Помните ли, когда заезжал я к вам из Марьиной рощи с С. Нечаевым 1 мая (В Москве, в 1825 году, летом, но конечно не 1-го мая, когда не бывает гулянья в Марьиной роще; а он точно заехал оттуда, возвращаясь с гулянья вместе с С. Д. Нечаевым, у которого и жил гостем. Мне памятно это посещение: тут я в первый раз увидел А. Бестужева. К. П.). Он сказал вам на ваши упреки мне об отзыве Полярной Звезды: Вы чудак, Н. А., вообразили, что А. Б. беспогрешителен: он такой же человек как и мы. Он сказал очень пошлую, но очень меткую правду: я человек. В этом слове заключается все: одного больше во мне, другого менее чем в толпе, составленной из дюжин, но все же то и другое есть. Я посвятил себя изучению людей, но себя постичь не могу доселе: настоящий микрокосм! Вот почему прошу не гневаться, если случится встретить в письмах моих колкие неровности; это оттого, что я подаю вам руку без перчатки. Правила мои неизменны, но дух… волна его зыблет порой, и ветер внешний, и рыбка прихоти, и минутное вскипение страсти. Лира моего бытия составлена через струну, из металлических (души), и жильных (тела), и признаюсь, нередко последние становятся первыми, заглушают их на время. Вы простите мне страсть к сравнениям: жилец Европы, я уже любил их – теперь употребляю по праву азиатского гражданства.

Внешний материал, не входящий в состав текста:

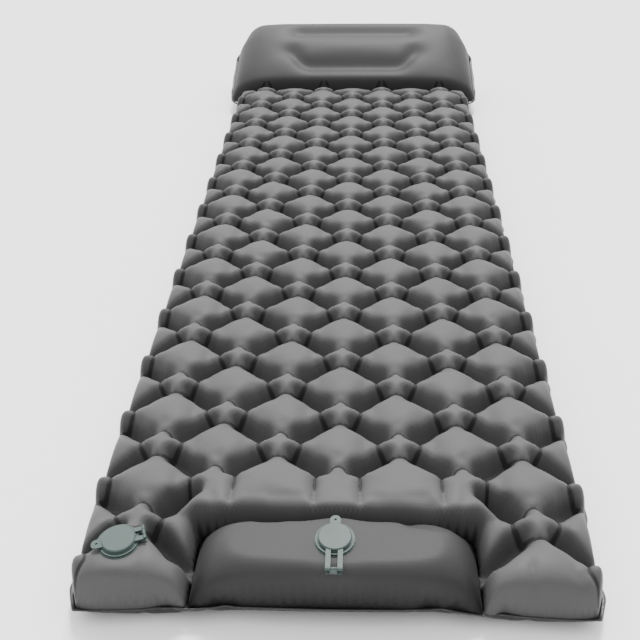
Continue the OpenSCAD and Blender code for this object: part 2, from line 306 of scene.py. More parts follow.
def fabric_finish(name, colour, roughness=0.52, puckers=1.0):
    """Coated nylon: a fine weave, soft blotches, puckers where the cloth leaves a weld, and painted
    shade in the knots' folds and towards each panel's lowest places.
    """
    finish = Finish(name, roughness, Sheen_Weight=0.03, Sheen_Roughness=0.45,
                    Specular_IOR_Level=0.13)
    blotch = finish.noise(9, 3)
    grain = finish.noise(420, 2)
    near = finish.attribute("near_weld")
    along = finish.attribute("along_weld")
    ripple_place = finish.add("ShaderNodeCombineXYZ", X=along * 150.0, Y=near * 1.4,
                              Z=blotch * 3.0).out(0)
    ripple = finish.noise(1.0, 2, ripple_place)
    # Painted shade: the colour darkens along the knots' folds, and by the low attribute towards
    # each panel's lowest places and all over some panels.
    fold = (finish.attribute("in_fold") * 1.3).maths("POWER", 6.0, clamp=True)
    shade = (1 - fold * 0.7) * (1 - finish.attribute("low"))
    finish.tint(colour, 0.0, 1.14, (blotch * 0.18 + grain * 0.08 + 0.74) * shade)
    finish.set(finish.shader.inputs["Roughness"], grain * 0.12 + (roughness - 0.06))
    finish.bump(
        (ripple * near, 0.004, 0.16 * puckers),
        (finish.noise(26, 3), 0.0022, 0.20),
        (weave(finish), 0.00012, 0.35),
    )
    return finish.material


def hem_finish(colour):
    """The welded hem: darker and shinier, with the fine cross lines of the heat seal."""
    finish = Finish("welded_hem", 0.42, Specular_IOR_Level=0.5)
    lines = finish.add("ShaderNodeTexWave", {"bands_direction": "DIAGONAL"},
                       Vector=finish.place(), Scale=60.0).out("Fac")
    finish.tint(colour, 0.8, 1.5, finish.noise(60, 3))
    finish.bump((lines, 0.0004, 0.5), (finish.noise(90, 2), 0.001, 0.4))
    return finish.material


def moulded_finish(name, colour, roughness=0.45):
    """Soft moulded plastic: an even colour, a fine eggshell grain and worn, paler highs."""
    finish = Finish(name, roughness, Specular_IOR_Level=0.25, Coat_Weight=0.04, Coat_Roughness=0.4)
    cloud = finish.noise(55, 3)
    grain = finish.noise(1600, 2)
    finish.tint(colour, 0.90, 1.12, cloud * 0.8 + grain * 0.2)
    finish.set(finish.shader.inputs["Roughness"], cloud * 0.14 + (roughness - 0.07))
    finish.bump((grain, 0.00025, 0.4), (finish.noise(140, 2), 0.0006, 0.15))
    return finish.material


def silicone_finish(colour):
    """Milky, slightly glossy silicone."""
    finish = Finish("silicone_flap", 0.3, Subsurface_Weight=0.2, Subsurface_Scale=0.003)
    finish.tint(colour, 0.92, 1.06, finish.noise(120, 2))
    finish.bump((finish.noise(900, 2), 0.0002, 0.3),)
    return finish.material


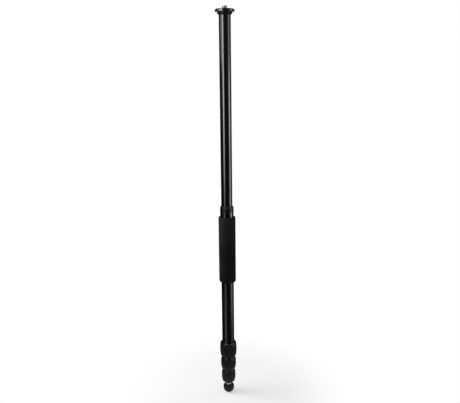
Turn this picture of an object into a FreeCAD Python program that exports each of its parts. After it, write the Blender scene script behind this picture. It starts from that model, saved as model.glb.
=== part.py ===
import FreeCAD, Part
import math
import os

# Monopod made from a tripod's detachable leg and its two-piece centre column.
# Millimetres, +Z up, the pole's axis on Z, the foot's contact face at z = 0.
# The leg is pushed in. The front of the pole faces -Y.

# Fits
running_clearance = 0.05
fixed_gap = 0.03
free_gap = 0.3
washer_gap = 0.05
cut_margin = 1.0

# Leg tubes, numbered 1 (widest, top) to 4 (narrowest, bottom)
section_count = 4
leg_tube_radius_1 = 12.5
leg_tube_wall = 1.0
guide_gap = 0.5
shim_height = 32.0
shim_split = 1.0
shim_inset = 2.0
nested_end_step = 2.0
stop_margin = 0.5

# Foot
foot_radius = 11.4
foot_contact_radius = 3.5
foot_barrel_height = 3.4
foot_barrel_taper = 0.25
foot_shoulder_round = 2.6
foot_sole = 5.5
foot_insert_radius = 4.8
foot_insert_floor = 1.2
foot_stud_radius = 3.0
foot_stud_reach = 11.0
jam_nut_across_flats = 10.0
jam_nut_height = 5.0
jam_nut_chamfer = 0.6
foot_plug_flange = 1.6
foot_plug_chamfer_width = 2.0
foot_plug_chamfer_height = 1.2
foot_plug_spigot = 16.0
bare_tube_above_foot = 1.7

# Twist locks, numbered 1 (top) to 3 (bottom)
sleeve_heights = {1: 24.4, 2: 19.9, 3: 19.4}
sleeve_walls = {1: 2.2, 2: 2.25, 3: 2.5}
lip_height = 6.5
lip_bottom_wall = 1.4
lip_rim_step = 0.13
lip_bulge = 2.1
shoulder_height = 1.8
shoulder_wall = 2.7
shoulder_chamfer = 1.0
lock_gap = 1.6
collar_wall = 1.2
collar_step_height = 2.0
ring_wall = 1.25
sleeve_bottom_inset = 0.7
sleeve_top_inset = 1.0
sleeve_top_chamfer = 0.9
flute_count = 32
flute_radius = 0.95
flute_depth = 0.75
flute_end_margin = 3.0
collet_floor = 2.6
collet_height = 6.1
collet_floor_gap = 0.2
collet_bottom_wall = 1.0
collet_top_wall = 2.0
collet_top_gap = 0.1
collet_seat_gap = 0.1
collet_slit = 1.5
collet_short_slits = 3
collet_short_slit_end = 1.8
key_width = 3.0
key_height = 1.5
key_side_gap = 0.1
seal_low = 0.8
seal_height = 1.2
seal_wall = 1.4

# Grip and the leg's top end
grip_height_above_floor = 249.9
grip_length = 135.6
grip_wall = 4.4
grip_top_round = 2.8
grip_bottom_chamfer = 3.0
leg_end_ring_height = 10.5
leg_collar_radius = 13.35
leg_collar_height = 10.4
leg_collar_top_margin = 0.3
leg_collar_chamfer_height = 2.0
leg_collar_spigot = 16.0

# Column
column_radius = 11.0
column_wall = 1.5
lower_column_length = 287.8
upper_column_length = 64.3
base_washer_radius = 11.4
base_washer_height = 2.2
joint_washer_radius = 10.6
joint_washer_height = 1.0
bush_height = 18.0
stud_radius = 4.7625
stud_pitch = 1.5875
stud_turns = 5
stud_seat_depth = 12.0
stud_end_chamfer = 0.8

# Head, disc and camera screw
head_spigot = 18.0
head_taper_height = 2.4
head_taper_foot = 0.4
head_flange_radius = 13.75
head_flange_height = 2.9
head_flange_undercut = 0.8
disc_radius = 17.9
disc_height = 5.1
disc_top_chamfer = 1.2
disc_bottom_chamfer = 0.4
camera_screw_height = 5.8
camera_screw_seat = 12.0
camera_screw_seat_radius = 4.5
camera_screw_slot_width = 1.4
camera_screw_slot_depth = 1.6

# Sizes that follow
stud_grip_length = stud_turns * stud_pitch
foot_equator = math.sqrt(foot_radius**2 - foot_contact_radius**2)
foot_top = foot_equator + foot_barrel_height + foot_shoulder_round
jam_nut_top = foot_top + jam_nut_height
foot_plug_top = jam_nut_top + foot_plug_flange
collar_floor = collet_floor + collet_floor_gap + collet_height + collet_top_gap
grip_top = grip_height_above_floor + grip_length
leg_end_ring_top = grip_top + leg_end_ring_height
leg_collar_top = leg_end_ring_top + leg_collar_height
lower_column_low = leg_collar_top + base_washer_height
lower_column_high = lower_column_low + lower_column_length
upper_column_low = lower_column_high + joint_washer_height
upper_column_high = upper_column_low + upper_column_length
head_flange_low = upper_column_high + head_taper_height
disc_low = head_flange_low + head_flange_height
disc_high = disc_low + disc_height
spigot_radius = column_radius - column_wall - fixed_gap


def leg_radius(tube):
    return leg_tube_radius_1 - (tube - 1) * (leg_tube_wall + guide_gap)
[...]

Статья ваша за романтизм – прелесть; я бы набросал белее цветов, но никогда не собрал бы такой жатвы убеждений, как вы. Меня берет досада, что я так удален от европейской образованности: она едва долетает сюда по капле, а я жажду выпить Сену, и Темзу, и Рейн… О, как много души надо на терпение! Не забывайте
Александра Бестужева.
XIII.
24 мая.
Помните ли вы, любезный Ксенофонт Алексеевич, единственно-писанные рукою Спасителя слова?.. Они были писаны на прахе земли, но перстом небесным: «Брось камень тот, кто чувствует себя безгрешным!» Вот какая мысль мелькнула во мне при чтении начала вашего последнего письма. Вы смягчили укор, сказав: «Б., человек испытанный судьбою, выражается как мальчик!» Вы бы должны были сказать: чувствует, и все еще это была бы правда, но правда, от которой я не покраснею, или, лучше сказать, не побледнею, как от обвинения. Подумайте, что мне хоть и тридцать четыре года, но я еще свеж, еще силен. Заключение, во льду своем, сохранило впрок мое сердце… Прибавьте, к этому пылкую кровь, которую нередко пенит крыльями воображение, прибавьте к этому привычку, если не любить, так влюбляться (это дрожжи большего света), и вы благословите судьбу, что она обстоятельствами устранила вас от этого круга, но не осудите меня. С другой стороны, не возвышайте этого на жертвенник Весты. Зачем? Всякий огонь (кроме мышьего, разумеется) не довольно ли чист, чтобы очищать золото? Он молодит мою душу, он дает брожение засыпающим ее стихиям. Если бы не враждебные обстоятельства, я бы давно был супруг, отец, и добрый супруг, добрый отец, но я ль виноват, что выкинут вулканом из лона этого счастья? Правда, я обманываю себя, закрываю очи, оступаюсь, но это мне полезно, как говорят, полезно изредка упиваться, чтобы сделать переворот в организме. Любовь в человеке, что буря в воздухе… вредна в частности, но вообще спасительна. То же было и со мной. Теперь нить порвана чуждыми обстоятельствами, но за тоской следует грусть, а там и отдых.